## Supplied material
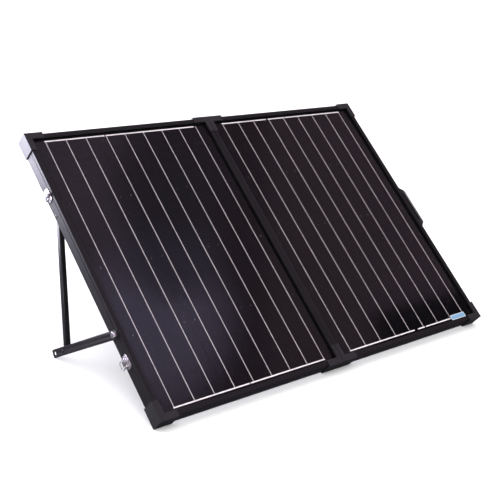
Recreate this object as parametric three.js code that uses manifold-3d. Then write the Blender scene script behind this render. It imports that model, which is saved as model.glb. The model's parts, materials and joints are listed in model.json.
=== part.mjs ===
// Folding solar panel suitcase: two glazed 50 W panels hinged at their backs, standing on
// two folding struts. Millimetres, Z up, front facing -Y, origin under the middle.
import * as THREE from 'three';
import { mergeVertices } from 'three/addons/utils/BufferGeometryUtils.js';
import Module from 'manifold-3d';

const wasm = await Module();
wasm.setup();

// Driving dimensions. A panel's own frame has x across, y up the slope and z out of the
// glass, with y = 0 at the bottom of the corner protectors and z = 0 on the frame's face.
const HEIGHT = 701;
const HALF_WIDTH = 510.5;
const PROTECTOR = { side: 2.7, arm: 45, front: 2, back: -33.5, skirt: 1.7 };
const GAP = 0.3;
const FRAME = { depth: 32, wall: 1.6, lip: 10, lipThick: 2, flange: 14, shelf: 11 };
const SEAM = 0.5;
const FRAME_INSET = 3;
const OUTER = HALF_WIDTH - FRAME_INSET;
const FRAME_WIDTH = OUTER - SEAM;
const FRAME_HEIGHT = HEIGHT - 2 * FRAME_INSET;
const MID = (OUTER + SEAM) / 2;
const CENTRE_Y = HEIGHT / 2;

const GLASS = { front: -2.3, back: -5.5 };
const CELL = { width: 156, height: 52, gap: 2, columns: 3, rows: 12, front: -5.95, back: -6.35 };
const BUSBAR = { width: 1.8, ribbon: 5, inset: 26, pitch: 52, reach: 656 };
const BACKSHEET = { front: -6.65, back: -7.05 };
const SLOT_END = -7.4;
const LAMINATE_INSET = 2.2;

const HINGE = { ys: [150, 551], length: 60, axisZ: -33.7, knuckle: 3.3, bore: 1.7, pin: 1.4 };
const LEAF = { reach: 26, front: -32.3, back: -33.5 };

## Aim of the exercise
Copy the lines from the start of the data verbatim, stopping after the line containing "wasm.setup();".

## Correct result
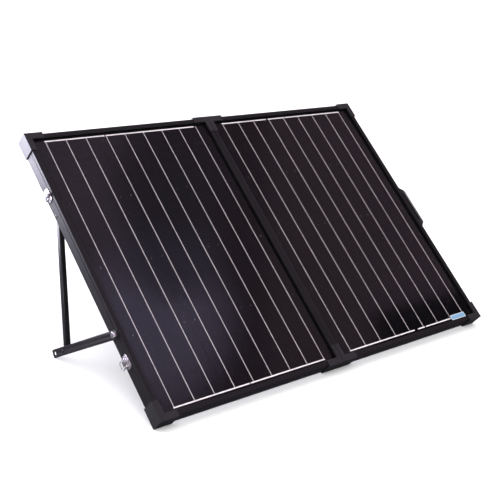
Recreate this object as parametric three.js code that uses manifold-3d. Then write the Blender scene script behind this render. It imports that model, which is saved as model.glb. The model's parts, materials and joints are listed in model.json.
=== part.mjs ===
// Folding solar panel suitcase: two glazed 50 W panels hinged at their backs, standing on
// two folding struts. Millimetres, Z up, front facing -Y, origin under the middle.
import * as THREE from 'three';
import { mergeVertices } from 'three/addons/utils/BufferGeometryUtils.js';
import Module from 'manifold-3d';

const wasm = await Module();
wasm.setup();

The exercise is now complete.